Sloga Gornje Crnjelovo
- Full name: Omladinski fudbalski klub Sloga Gornje Crnjelovo
- Short name: Sloga
- Founded: 1961; 64 years ago
- Ground: Gradski stadion
- Capacity: 3,540
- President: Zlatko Krbanjević
- League: Second League of RS (East)
- 2019–20: First League of RS, 10th (withdrew)
| Home colours | Away colours |

= OFK Sloga Gornje Crnjelovo =

Omladinski fudbalski klub Sloga Gornje Crnjelovo (English: Youth Football Club Sloga Gornje Crnjelovo) is a professional football club, based in Crnjelovo Gornje, Bosnia and Herzegovina.
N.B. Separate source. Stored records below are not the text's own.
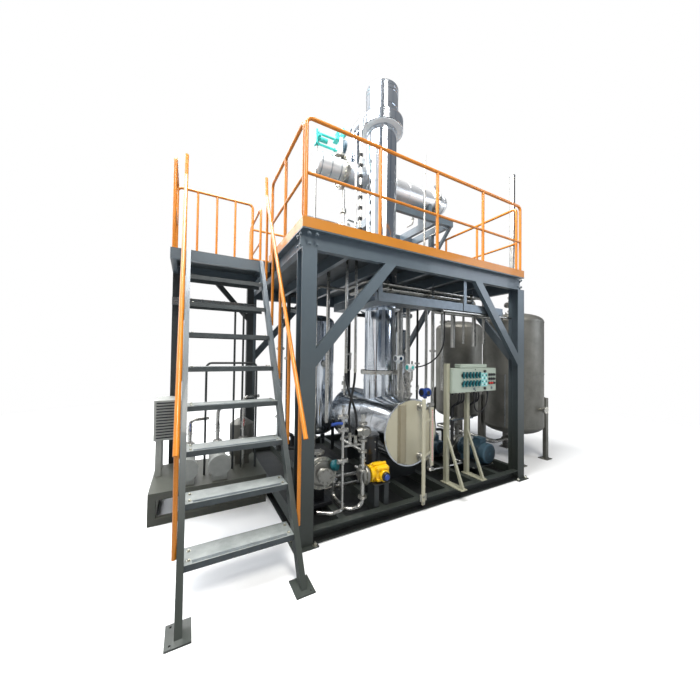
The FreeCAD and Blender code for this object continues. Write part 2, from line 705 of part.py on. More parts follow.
def condenser_stand():
    """The steel stand on the deck: top bars, four legs set back from the front, braces and saddles."""
    x0, x1, y0, y1 = STAND_LEFT, STAND_RIGHT, STAND_FRONT, STAND_BACK
    low, high = STAND_TOP - STAND_BEAM, STAND_TOP
    b, gap, g = STAND_BEAM_WIDTH, BUTT_GAP, STAND_LEG
    bars = [box(x0, x1, y0, y0 + b, low, high), box(x0, x1, y1 - b, y1, low, high)]
    saddle_places = (x0 + b / 2, CONDENSER_RIGHT - 130)
    for x in saddle_places + (x1 - b / 2,):
        bars.append(box(x - b / 2, x + b / 2, y0 + b + gap, y1 - b - gap, low, high))
    for x in saddle_places:
        block = box(x - b / 2, x + b / 2, CONDENSER_Y - 150, CONDENSER_Y + 150, high, CONDENSER_Z - 60)
        round_shell = rod((CONDENSER_LEFT, CONDENSER_Y, CONDENSER_Z), (CONDENSER_RIGHT, CONDENSER_Y, CONDENSER_Z),
                          CONDENSER_RADIUS)
        bars.append(block.cut(round_shell))
    front_leg = y0 + STAND_OVERHANG
    for x in (x0, x1 - g):
        for y in (front_leg, y1 - g):
            shaft = box(x, x + g, y, y + g, DECK_TOP + 10, low - gap)
            foot = box(x - 30, x + g + 30, y - 30, y + g + 30, DECK_TOP, DECK_TOP + 10)
            bars.append(union([shaft, foot]))
        d = 80.0
        reach = STAND_OVERHANG - b
        middle = x + g / 2
        pts = [(front_leg - gap, -STAND_BRACE_DROP - d), (front_leg - gap, -STAND_BRACE_DROP),
               (front_leg - reach, -gap), (front_leg - reach - d * 0.8, -gap)]
        outline = [V(middle - 25, y, low + z) for y, z in pts]
        bars.append(Part.Face(Part.makePolygon(outline + [outline[0]])).extrude(V(50, 0, 0)))
    return group(bars)


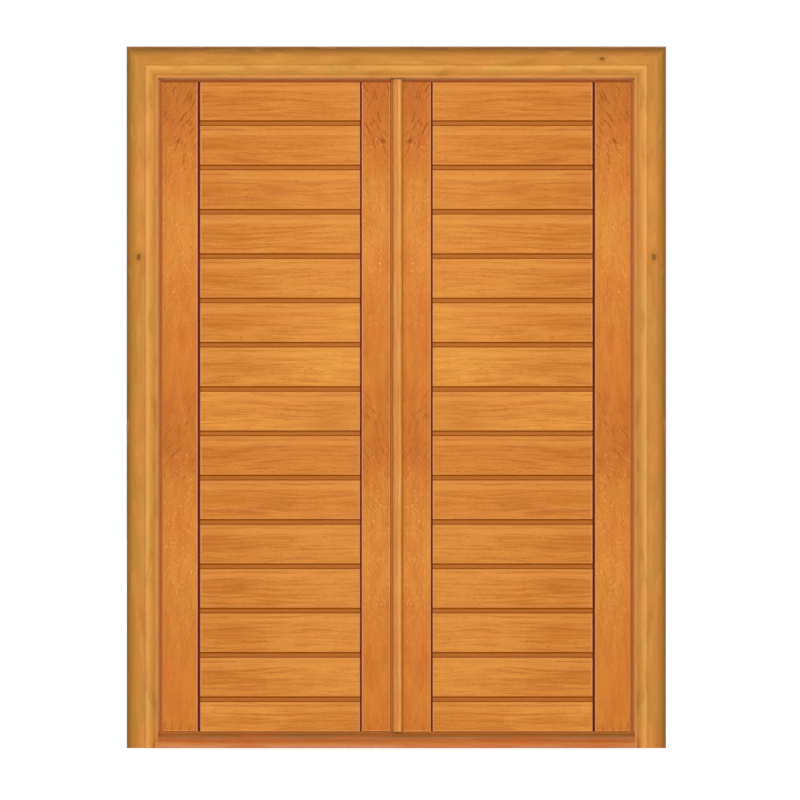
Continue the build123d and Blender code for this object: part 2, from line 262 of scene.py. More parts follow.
class Coat(Graph):
    """One material in the making: its graph and shader, and the point's place in the door.

    Attributes:
        solid: The Object coordinates.
        x, y, z: Their three parts.
        away: Distance from the door's middle line.
        grain: The timber's grain at the point, once it is placed.
    """

    def __init__(self, name: str) -> None:
        """Makes an empty material and reads Object coordinates.

        Args:
            name: The material's name.
        """
        self.finish = bpy.data.materials.new(name)
        self.finish.use_nodes = True
        super().__init__(self.finish.node_tree)
        self.shader = self.tree.nodes["Principled BSDF"]
        self.solid = self.add("ShaderNodeTexCoord").outputs["Object"]
        self.x, self.y, self.z = self.add("ShaderNodeSeparateXYZ", {0: self.solid}).outputs
        self.away = self.math("ABSOLUTE", self.x)
        self.grain: Outputs | None = None

    def surface(self, colour: Socket, roughness: Socket, height: Socket, strength: float,
                relief: float) -> None:
        """Feeds the shader.

        Args:
            colour: The base colour.
            roughness: How dull it is, 0 to 1.
            height: The relief, 0 to 1.
            strength: How much of the relief shows, 0 to 1.
            relief: The relief's full height in metres.
        """
        bump = self.add("ShaderNodeBump", {"Height": height, "Strength": strength, "Distance": relief})
        for name, value in (("Base Color", colour), ("Roughness", roughness), ("Normal", bump.outputs[0])):
            self.feed(self.shader.inputs[name], value)


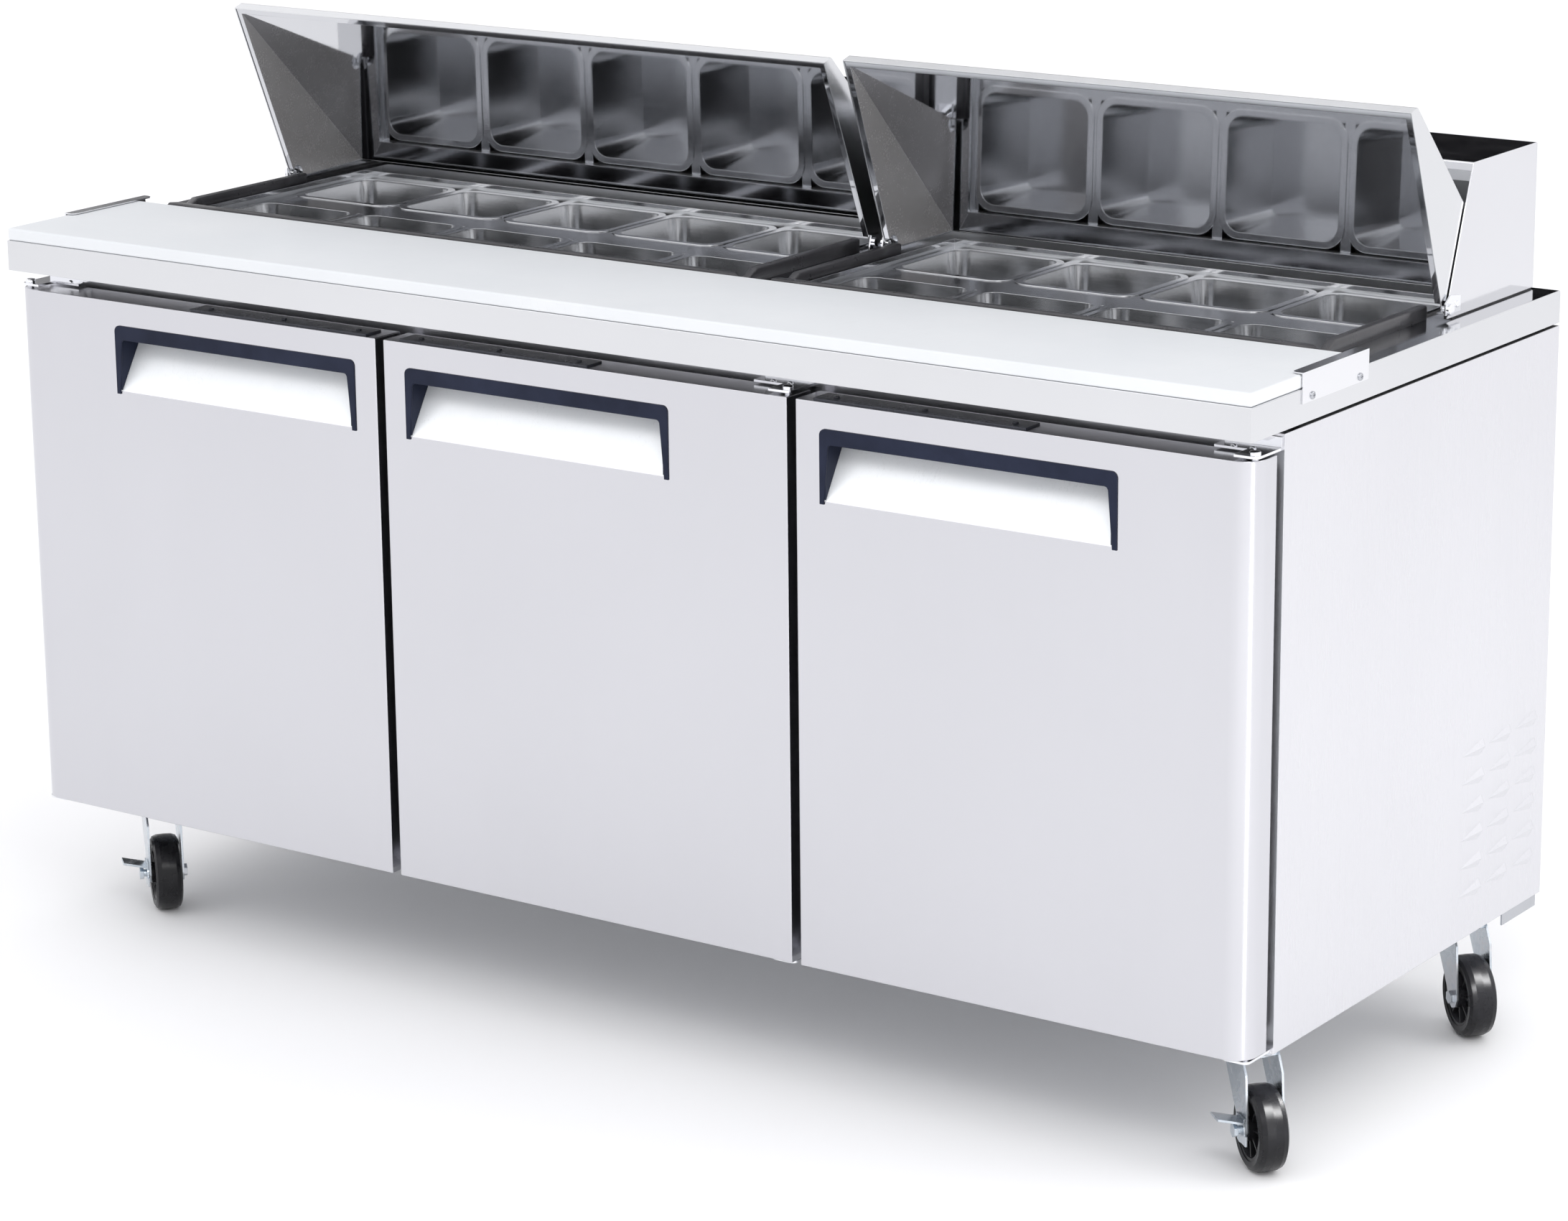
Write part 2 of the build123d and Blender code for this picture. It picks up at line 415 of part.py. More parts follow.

The club was founded in 1961 and plays its home matches at the Gradski stadion in Crnjelovo Gornje, with a capacity of 3,540 seats. Sloga Gornje Crnjelovo currently compete in the Second League of RS (Group East).

==History==
Sloga Gornje Crnjelovo made its second division debut in the 2018–19 season. This capped a meteoric rise, as Sloga played in the sixth division in 2014, receiving four consecutive promotions and obtaining a goal difference of 83:8 in the 2017–18 season.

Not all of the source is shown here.